Покойных погребли, и хозяйка, возвратившись домой, провела время до поздней ночи в переживаниях: как несправедливо и жестоко то, что Джаледу приходится безвинно страдать. Она щурилась от утренних лучей, мчась к нему в тряской повозке, когда впереди показалась женщина. Невольница несла весть о смерти ещё одного больного. Акеми навсегда запомнила бесконечно долгие мгновения, в которые выясняла, что умер не юноша. Но теперь в ней засел неисторжимый страх: смерть поразит его, как других. В живых, помимо него, оставался только один паломник.
Джалед отвечал на расспросы, что ему лучше и он всю ночь спал. Второй же мужчина рассказал: в начале ночи вошли невольницы, спрашивая, кому нужно оправиться? Они помогут идти. Женщины наклонились над ним и над другим, о котором сказали: этот достаточно крепок, может и сам ходить… Однако они подняли его под руки и вывели.
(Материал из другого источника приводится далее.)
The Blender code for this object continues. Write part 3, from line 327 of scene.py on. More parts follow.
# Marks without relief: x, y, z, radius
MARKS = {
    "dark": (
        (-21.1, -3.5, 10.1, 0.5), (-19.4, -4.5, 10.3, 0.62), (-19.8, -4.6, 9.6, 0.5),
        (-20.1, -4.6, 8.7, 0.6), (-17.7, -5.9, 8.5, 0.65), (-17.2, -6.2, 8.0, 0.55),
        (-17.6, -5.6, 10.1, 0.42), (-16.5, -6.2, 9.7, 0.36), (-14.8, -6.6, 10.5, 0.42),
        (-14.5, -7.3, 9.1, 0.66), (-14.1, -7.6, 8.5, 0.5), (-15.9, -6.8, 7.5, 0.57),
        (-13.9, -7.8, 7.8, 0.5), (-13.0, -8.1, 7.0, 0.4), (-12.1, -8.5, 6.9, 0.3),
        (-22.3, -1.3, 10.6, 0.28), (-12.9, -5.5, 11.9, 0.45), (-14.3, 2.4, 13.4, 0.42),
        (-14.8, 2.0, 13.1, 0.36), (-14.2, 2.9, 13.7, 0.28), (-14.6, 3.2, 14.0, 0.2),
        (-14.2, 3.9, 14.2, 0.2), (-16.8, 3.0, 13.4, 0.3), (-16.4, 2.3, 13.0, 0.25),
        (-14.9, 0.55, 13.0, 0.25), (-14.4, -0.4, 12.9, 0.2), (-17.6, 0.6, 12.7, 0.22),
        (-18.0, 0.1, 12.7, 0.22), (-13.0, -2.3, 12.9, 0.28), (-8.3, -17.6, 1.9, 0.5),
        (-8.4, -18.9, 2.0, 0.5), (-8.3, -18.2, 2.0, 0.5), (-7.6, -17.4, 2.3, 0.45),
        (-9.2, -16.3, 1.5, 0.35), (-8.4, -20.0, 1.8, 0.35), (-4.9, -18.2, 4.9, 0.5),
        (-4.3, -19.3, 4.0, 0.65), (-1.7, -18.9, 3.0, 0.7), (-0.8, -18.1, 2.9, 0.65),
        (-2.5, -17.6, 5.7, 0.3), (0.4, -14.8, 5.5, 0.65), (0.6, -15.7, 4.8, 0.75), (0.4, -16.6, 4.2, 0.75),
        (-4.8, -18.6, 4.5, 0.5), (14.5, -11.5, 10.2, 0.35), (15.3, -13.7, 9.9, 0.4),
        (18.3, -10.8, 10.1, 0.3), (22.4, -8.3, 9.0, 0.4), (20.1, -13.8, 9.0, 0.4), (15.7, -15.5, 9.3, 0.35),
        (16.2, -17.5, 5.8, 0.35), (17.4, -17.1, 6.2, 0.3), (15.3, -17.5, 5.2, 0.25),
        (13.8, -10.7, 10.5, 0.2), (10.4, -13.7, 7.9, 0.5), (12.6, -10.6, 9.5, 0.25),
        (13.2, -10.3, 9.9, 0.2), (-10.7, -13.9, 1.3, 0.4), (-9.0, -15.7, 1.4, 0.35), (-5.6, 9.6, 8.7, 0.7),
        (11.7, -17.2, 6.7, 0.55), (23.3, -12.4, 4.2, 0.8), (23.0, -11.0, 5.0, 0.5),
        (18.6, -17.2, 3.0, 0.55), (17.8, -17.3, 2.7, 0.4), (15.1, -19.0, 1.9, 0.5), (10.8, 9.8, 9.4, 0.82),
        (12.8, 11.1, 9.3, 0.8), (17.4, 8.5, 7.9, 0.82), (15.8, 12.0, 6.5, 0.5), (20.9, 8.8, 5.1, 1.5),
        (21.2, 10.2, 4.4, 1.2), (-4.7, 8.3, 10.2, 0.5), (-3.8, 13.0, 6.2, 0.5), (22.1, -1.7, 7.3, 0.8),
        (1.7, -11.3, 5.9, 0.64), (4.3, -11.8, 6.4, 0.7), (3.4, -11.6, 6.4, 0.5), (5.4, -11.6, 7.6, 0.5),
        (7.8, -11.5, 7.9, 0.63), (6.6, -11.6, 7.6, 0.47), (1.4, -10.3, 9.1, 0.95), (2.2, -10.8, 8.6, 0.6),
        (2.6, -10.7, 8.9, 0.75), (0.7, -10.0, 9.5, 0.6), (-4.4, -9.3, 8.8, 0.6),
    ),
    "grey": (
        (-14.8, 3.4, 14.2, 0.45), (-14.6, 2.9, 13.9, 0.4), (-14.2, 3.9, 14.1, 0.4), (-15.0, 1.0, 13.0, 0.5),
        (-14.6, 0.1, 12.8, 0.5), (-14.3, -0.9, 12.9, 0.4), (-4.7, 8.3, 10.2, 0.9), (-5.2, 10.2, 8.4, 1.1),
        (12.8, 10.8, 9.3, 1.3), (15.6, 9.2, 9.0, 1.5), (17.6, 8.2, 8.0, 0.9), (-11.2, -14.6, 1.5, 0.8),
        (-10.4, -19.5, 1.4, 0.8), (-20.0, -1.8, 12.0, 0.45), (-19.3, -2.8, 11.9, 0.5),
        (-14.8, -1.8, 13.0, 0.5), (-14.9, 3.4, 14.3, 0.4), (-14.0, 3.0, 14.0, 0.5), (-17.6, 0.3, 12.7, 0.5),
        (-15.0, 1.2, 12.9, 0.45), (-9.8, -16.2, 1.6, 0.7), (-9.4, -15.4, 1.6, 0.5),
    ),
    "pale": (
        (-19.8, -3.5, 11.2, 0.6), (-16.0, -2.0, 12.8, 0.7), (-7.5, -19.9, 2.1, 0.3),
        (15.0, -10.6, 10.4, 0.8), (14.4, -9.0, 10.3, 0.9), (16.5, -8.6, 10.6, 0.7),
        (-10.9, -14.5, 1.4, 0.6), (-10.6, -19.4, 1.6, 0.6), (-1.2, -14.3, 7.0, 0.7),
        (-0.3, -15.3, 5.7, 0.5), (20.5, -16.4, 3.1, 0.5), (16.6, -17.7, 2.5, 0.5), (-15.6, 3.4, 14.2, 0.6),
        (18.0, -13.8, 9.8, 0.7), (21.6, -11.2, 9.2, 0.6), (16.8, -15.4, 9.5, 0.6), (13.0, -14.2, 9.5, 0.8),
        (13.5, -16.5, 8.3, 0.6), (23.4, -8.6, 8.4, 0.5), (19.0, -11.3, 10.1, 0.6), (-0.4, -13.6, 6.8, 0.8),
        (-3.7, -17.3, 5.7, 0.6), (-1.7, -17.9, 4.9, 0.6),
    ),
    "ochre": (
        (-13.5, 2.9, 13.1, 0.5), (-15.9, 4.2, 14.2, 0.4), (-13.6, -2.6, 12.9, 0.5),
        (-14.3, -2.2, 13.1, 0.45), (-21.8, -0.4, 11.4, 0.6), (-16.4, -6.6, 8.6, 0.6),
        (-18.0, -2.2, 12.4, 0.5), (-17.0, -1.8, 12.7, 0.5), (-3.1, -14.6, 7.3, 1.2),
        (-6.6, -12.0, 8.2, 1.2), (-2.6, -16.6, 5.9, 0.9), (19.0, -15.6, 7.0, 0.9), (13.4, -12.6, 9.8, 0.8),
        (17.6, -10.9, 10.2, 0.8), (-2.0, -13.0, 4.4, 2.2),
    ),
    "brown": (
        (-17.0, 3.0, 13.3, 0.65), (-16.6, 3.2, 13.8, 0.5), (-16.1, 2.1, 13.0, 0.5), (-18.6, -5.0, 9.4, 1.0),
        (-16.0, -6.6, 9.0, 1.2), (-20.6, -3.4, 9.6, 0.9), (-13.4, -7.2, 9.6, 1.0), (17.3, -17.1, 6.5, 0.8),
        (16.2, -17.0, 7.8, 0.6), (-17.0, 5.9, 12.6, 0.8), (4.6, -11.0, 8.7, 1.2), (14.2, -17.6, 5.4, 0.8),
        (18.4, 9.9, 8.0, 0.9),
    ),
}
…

Акеми в сильной тревоге ждала управительницу, обе перешли из хижины в шатёр, где подвергли рабынь дознанию. Три из них признали, что помогали больному идти, но, по их словам, он, не дойдя до овражка, отказался от помощи, настаивая, что управится сам. Женщины, как они сказали, возвратились к себе в шатёр спать. Когда рассвело, первая пришедшая в овражек наткнулась на мертвеца.
Хозяйка и Мишори, переспрашивая невольниц, слышали скупые односложные ответы. Акеми казалось, она улавливает во взглядах женщин какую-то угрюмую уклончивость. Она вдруг в решительно-злом подъёме выгнала их из шатра, ища глазами плётку, затем, откинув голову, обратилась к управительнице: надо отправить посыльного в город к судье. Смерть паломников подозрительна — судья должен распорядиться о разбирательстве.
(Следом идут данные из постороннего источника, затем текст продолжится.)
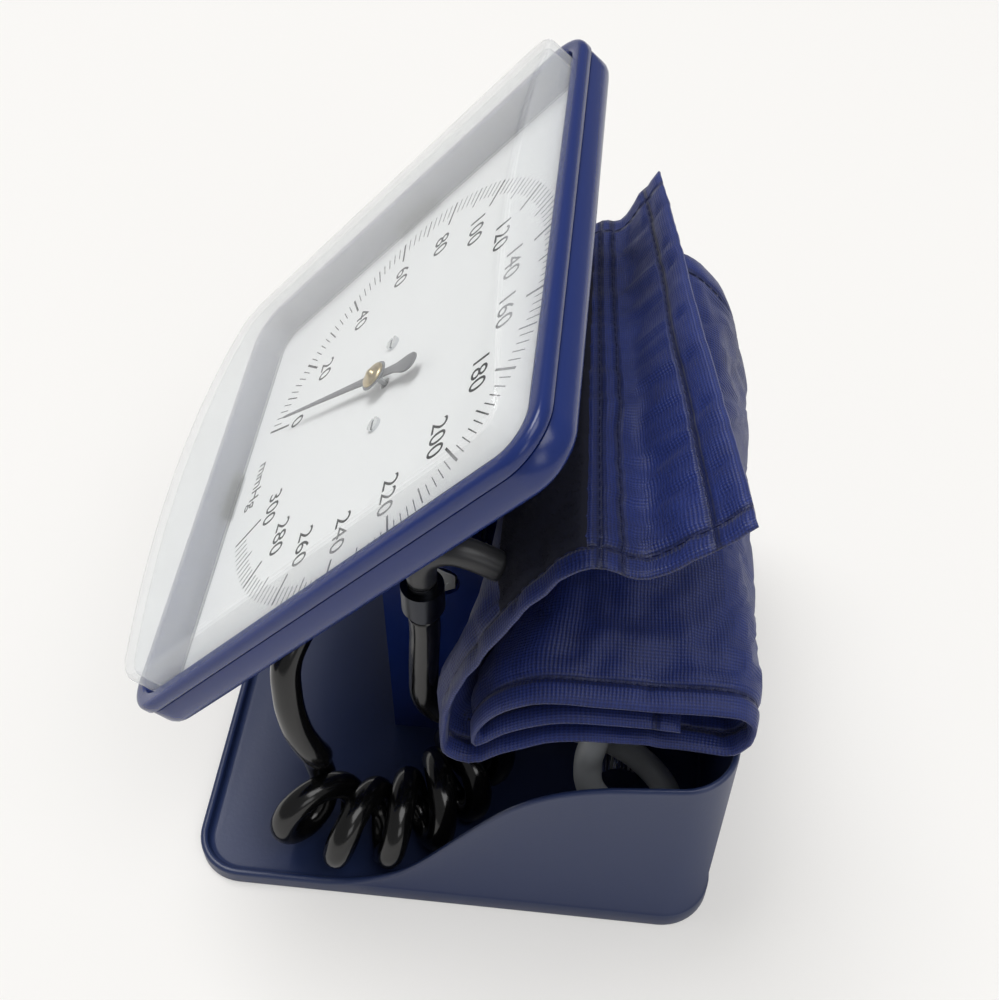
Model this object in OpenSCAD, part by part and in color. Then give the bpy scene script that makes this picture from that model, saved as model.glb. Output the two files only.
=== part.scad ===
// Desk blood-pressure gauge of the aneroid kind: a big square dial on a tilting neck,
// a moulded storage tray with S-curved sides, a coiled air hose, and an arm cuff with its bulb.
// Millimetres. +Z up, -Y to the front, where the reader sits. The origin is the centre of
// the tray's footprint on the desk. The head is built flat, in a frame of its own: X across
// the dial, Y up the dial, Z out of its face, with zero on the front plane of the bezel.

/* [Tray] */
// Width of the tray
tray_w = 160; // [154:1:176]
// Depth of the tray, front to back
tray_d = 160; // [158:1:176]
// Thickness of the tray's walls
tray_wall = 2.4; // [1.8:0.1:3]
// Thickness of the tray's floor
tray_floor = 3; // [2.4:0.1:3.6]
// Corner radius of the tray in plan
tray_corner = 15; // [10:1:18]
// Height of the low lip at the front
lip_h = 6; // [5:0.5:9]
// Height of the back wall
back_h = 82; // [78:1:84]
// Height of the skirt band round the foot of the walls
skirt_h = 7; // [5:0.5:9]
// How far the walls step in above the skirt
skirt_step = 0.6; // [0.3:0.1:1]
// Where the S-curve's slope would run out at the lip's height
slope_foot_y = -20; // [-26:1:-14]
// Steepness of the S-curve's middle, in degrees
slope_angle = 55; // [45:1:60]
// Rise of the side walls' top edge towards the back, in degrees
top_angle = 9; // [6:1:12]
// Radius at the foot of the S-curve
foot_r = 40; // [30:1:45]
// Radius at the shoulder of the S-curve
shoulder_r = 55; // [40:1:60]

/* [Neck and tilt hinge] */
// Width of the neck
neck_w = 40; // [36:1:46]
// Height of the tilt axis above the desk
pivot_z = 84; // [80:0.2:88]
// Tilt axis behind the tray's centre
pivot_y = -8; // [-12:1:-4]
// Radius of the neck's rounded top, which is also half its depth
neck_r = 17; // [15:0.5:18]
// Wall thickness of the hollow neck
neck_wall = 3; // [2.4:0.2:4]
// Width of the hinge lug on the head
lug_w = 22; // [18:1:24]
// Radius of the hinge lug round its bolt
lug_r = 12; // [10:0.5:13]
// Diameter of the hinge bolt
bolt_d = 6; // [5:0.5:7]
// Radial running clearance of the bolt in the lug
bolt_fit = 0.06; // [0.04:0.01:0.1]
// Thickness of each friction washer
washer_t = 0.8; // [0.5:0.1:1.2]
// Gap between parts that slide past each other
run_gap = 0.2; // [0.1:0.05:0.3]

/* [Dial head] */
// Lean of the dial back from upright, in degrees
lean = 42; // [38:1:46]
// Width of the bezel
head_w = 160; // [156:1:170]
// Height of the bezel along the dial
head_h = 158; // [154:1:168]
// Corner radius of the bezel
head_corner = 13; // [10:1:16]
// Width of the bezel's flat rim
rim_w = 4.5; // [3.5:0.5:6]
// Thickness of the bezel's outer edge
rim_t = 3.4; // [2.5:0.1:4.5]
// Depth of the dial below the bezel's rim
dial_depth = 9; // [8:0.5:11]
// Thickness of the dial plate
dial_t = 1; // [0.8:0.1:1.5]
// Thickness of the housing's back plate
back_t = 2; // [1.6:0.1:3]
// How far the housing is set in from the bezel's edge
back_inset = 0.6; // [0.3:0.1:1.2]
// Shadow gap between bezel and housing
parting_gap = 0.5; // [0.3:0.1:0.8]
// Thickness of the housing's side walls
shell_wall = 2; // [1.6:0.1:2.6]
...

Мишори быстро поклонилась, словно желая бегом исполнить волю хозяйки, однако через миг вновь замерла перед ней, стоя в позе угодливого ожидания.
— Достаточно ли госпожа знает судейских? Лишь только они увидят, как вы молоды при вашем богатстве, мигом захотят поживиться. Воспользуются вашей неопытностью, станут во всём копаться и поворачивать так, что вы окажетесь виноватой. Тогда они примутся вымогать у вас деньги.
Акеми не могла не задуматься и сочла предостережение не лишённым смысла, отчего её захлестнула злость беспомощности.
— Ты плохая управительница! Ты не ведаешь, почему тут по ночам умирают люди! — бросила она, желая больнее обидеть Мишори.